Electrical worker killed while working on solar farm construction
July 9, 2016 | By Rehana Begg
Whitby, ON – Enerquest Services Inc., a Kingsville-based company specializing in power generation, controls and energy systems, was found guilty and was fined $110,000 after a worker was electrocuted while working on a solar farm construction project in Sunderland, Ont.
Enerquest contracted to provide electrical switchgear equipment, controls and communication equipment in a prefabricated electrical building (or E-House) to the solar farm under construction at 1690 Concession Road 7, in Sunderland. The electrical equipment and E-House involved in the fatality were manufactured and supplied by Enerquest to the project. Electrical connection of the E-House to the solar farm was to take place on a later date.

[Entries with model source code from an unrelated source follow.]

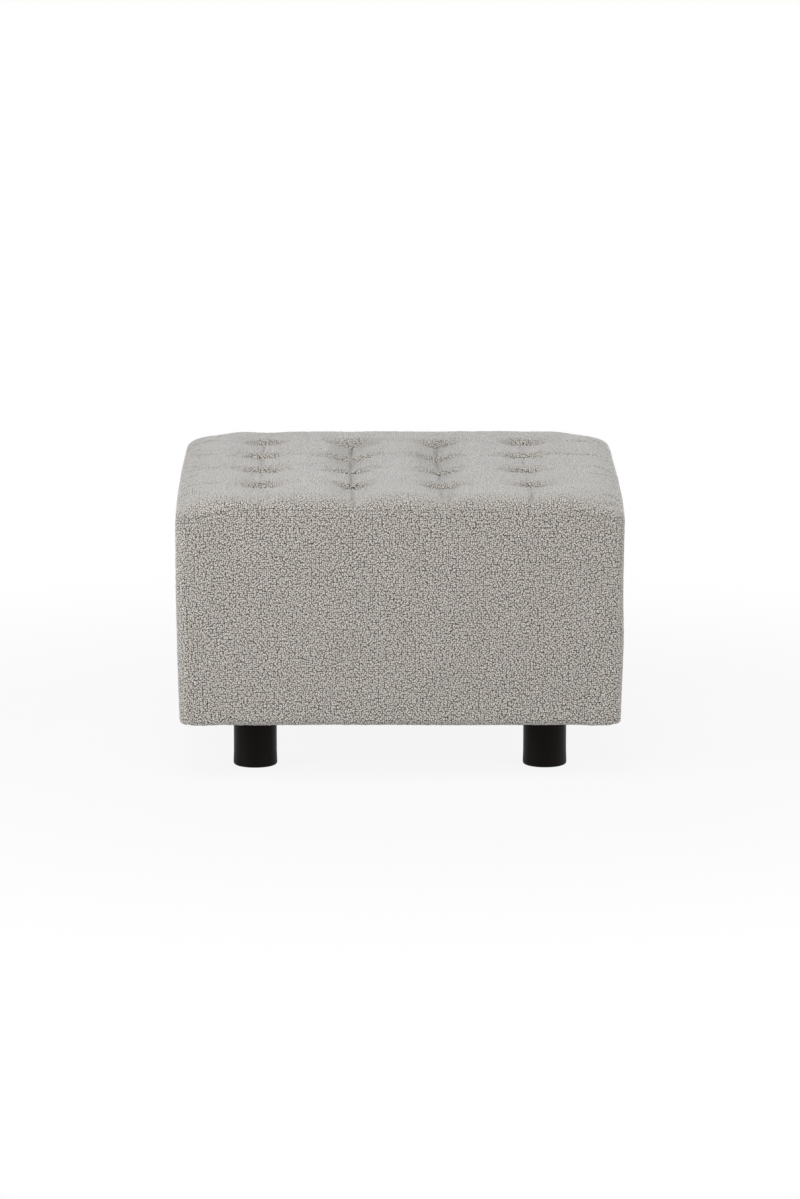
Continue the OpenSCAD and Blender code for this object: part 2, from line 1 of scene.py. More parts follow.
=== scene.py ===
# A square pouf in looped wool cloth with a blind-tufted top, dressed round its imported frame.
# The form follows the same functions as the solids, in metres, on much finer grids.
import math
import bpy
import numpy as np
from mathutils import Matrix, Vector


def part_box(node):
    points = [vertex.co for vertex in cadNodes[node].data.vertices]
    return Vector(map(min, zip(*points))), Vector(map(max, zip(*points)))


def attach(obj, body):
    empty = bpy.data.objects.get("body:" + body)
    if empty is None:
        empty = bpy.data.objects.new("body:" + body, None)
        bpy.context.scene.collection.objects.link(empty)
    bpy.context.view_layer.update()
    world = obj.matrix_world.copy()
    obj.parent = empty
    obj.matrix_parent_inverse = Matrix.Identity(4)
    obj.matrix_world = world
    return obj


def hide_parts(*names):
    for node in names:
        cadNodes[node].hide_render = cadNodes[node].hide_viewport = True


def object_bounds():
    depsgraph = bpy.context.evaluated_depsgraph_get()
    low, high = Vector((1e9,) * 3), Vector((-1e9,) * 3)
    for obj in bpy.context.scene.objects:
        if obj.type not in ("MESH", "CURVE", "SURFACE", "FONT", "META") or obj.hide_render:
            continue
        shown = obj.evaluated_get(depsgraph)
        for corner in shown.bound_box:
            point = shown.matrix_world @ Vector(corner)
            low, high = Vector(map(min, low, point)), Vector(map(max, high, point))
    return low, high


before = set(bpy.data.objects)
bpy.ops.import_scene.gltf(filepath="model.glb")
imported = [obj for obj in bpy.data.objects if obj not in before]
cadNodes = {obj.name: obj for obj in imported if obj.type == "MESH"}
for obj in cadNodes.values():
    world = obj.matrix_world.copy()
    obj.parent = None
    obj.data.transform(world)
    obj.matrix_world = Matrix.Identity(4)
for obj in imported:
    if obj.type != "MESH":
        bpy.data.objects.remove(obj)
cadBox = [list(corner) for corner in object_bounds()]
print("frame loaded:", len(cadNodes), "nodes")


# The form of the upholstered body

bodyForm = {
    "cornerRadius": 0.014,      # upright corners
    "cornerIn": 0.002,          # how far the corners are drawn in from the middle of a side
    "bottomIn": 0.0045,         # how far the sides are drawn in at the underside
    "turnRadius": 0.0085,       # turn of the cloth at the lower edge
    "seamIn": 0.0012,           # how far the top seam is drawn in
    "widestBelow": 0.05,        # depth below the seam at which the sides are widest
    "seamDrop": 0.0095,         # drop of the seam at the corners
    "dropLength": 0.085,        # length over which it drops
    "hemWidth": 0.045,          # cloth turned under the body
    "rightIn": 0.0024,          # how much flatter the right side is than the left
    "flatStep": (0.2, 0.1),     # depth below the seam where that starts, and the height it takes
    "fullStep": (0.06, 0.05),   # the same for the share that is taken back
    "fullShare": 0.6,
    "layerGap": 0.0003,         # between soft layers
    "gridStep": 0.0024,         # spacing of the grid lines on the cover
    "edgeLines": (0, 0.35, 0.8, 1.4, 2.1),  # the first of them from an edge, in steps
    "innerEvery": 4,            # the inner side of the cover has one line for so many outer ones
}
halfWidth, halfDepth = cadBox[1][0], cadBox[1][1]
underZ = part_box("bottom_lining")[1].z
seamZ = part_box("front_cover")[1].z
widestZ = seamZ - bodyForm["widestBelow"]
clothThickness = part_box("leg_spacers")[1].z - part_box("leg_spacers")[0].z
softGap = clothThickness + bodyForm["layerGap"]

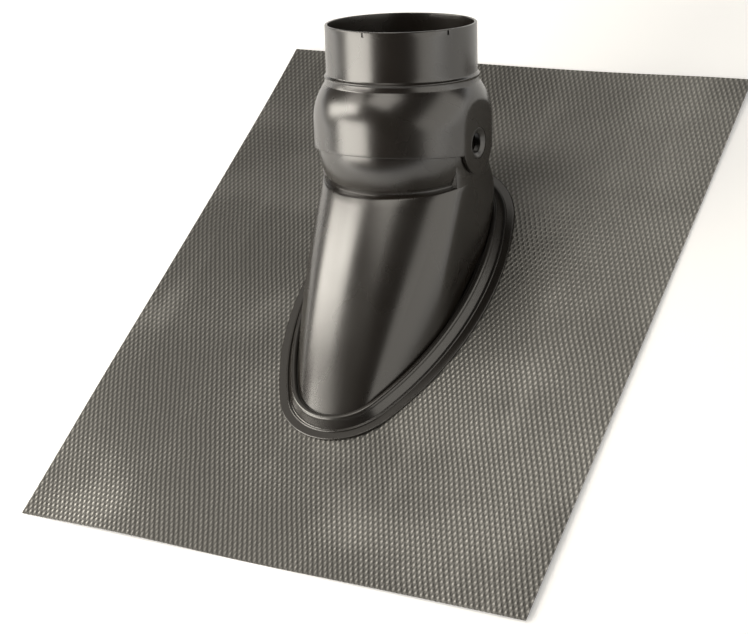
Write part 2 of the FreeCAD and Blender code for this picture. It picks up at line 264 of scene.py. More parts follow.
def divided(line, longest):
    """Closed line with its long runs cut into equal shorter ones."""
    ahead = np.roll(line, -1, axis=0)
    cuts = np.maximum(1, np.ceil(np.linalg.norm(ahead - line, axis=1) / longest)).astype(int)
    first = np.repeat(np.arange(len(line)), cuts)
    step = np.arange(cuts.sum()) - np.repeat(np.cumsum(cuts) - cuts, cuts)
    share = (step / cuts[first])[:, None]
    return line[first] * (1 - share) + ahead[first] * share


def flattened(across, half_width, softness):
    """Sideways distance that levels off at half_width along a hyperbolic tangent."""
    knee = half_width - softness
    over = np.maximum(np.abs(across) - knee, 0)
    level = np.minimum(np.abs(across), knee) + softness * np.tanh(over / softness)
    return np.sign(across) * level


def leaning(tilt):
    """Unit vectors of a leaning frame: across, down the slope, and up its own axis."""
    axis = np.array([0, math.sin(tilt), math.cos(tilt)])
    down = np.array([0, -math.cos(tilt), math.sin(tilt)])
    return np.array([1.0, 0, 0]), down, axis


def placed(tilt, across, forwards, height):
    """Points at the pivot in a leaning frame from their three coordinates."""
    side, down, axis = leaning(tilt)
    across, forwards, height = np.broadcast_arrays(across, forwards, height)
    return (PIVOT + across[..., None] * side + forwards[..., None] * down
            + height[..., None] * axis)


# Meshes

def tube_faces(rows, columns):
    """Quads of a grid that closes on itself both ways."""
    index = np.arange(rows * columns).reshape(rows, columns)
    right = np.roll(index, -1, axis=1)
    up = np.roll(index, -1, axis=0)
    corner = np.roll(right, -1, axis=0)
    return np.stack([index, right, corner, up], axis=-1).reshape(-1, 4)


def ring_mesh(name, points):
    """Mesh from rows x columns x 3 points, closed both ways."""
    faces = tube_faces(*points.shape[:2])
    mesh = bpy.data.meshes.new(name)
    mesh.from_pydata(points.reshape(-1, 3).tolist(), [], faces.tolist())
    mesh.update()
    return mesh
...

On December 9, 2013, the constructor notified Enerquest of some deficiencies in the E-House and Enerquest directed two workers to attend and make the necessary corrections. On December 12, 2013, the two workers attended by van and plugged in a generator to an outside receptacle on the north side of the building in order to provide power to the E-House, its interior receptacles and operate its emergency lighting system. The generator plug-in is a design feature of this building to allow an alternate means of power to be used during the commissioning phase of the system. In addition to lighting, the workers required power for power tools to make the necessary repairs.
One worker entered the building and turned the lights on at an electrical panel, while his co-worker unloaded tools from the van. The two workers then reviewed their list of assigned tasks and worked until approximately 6 p.m. when they left the site for the day.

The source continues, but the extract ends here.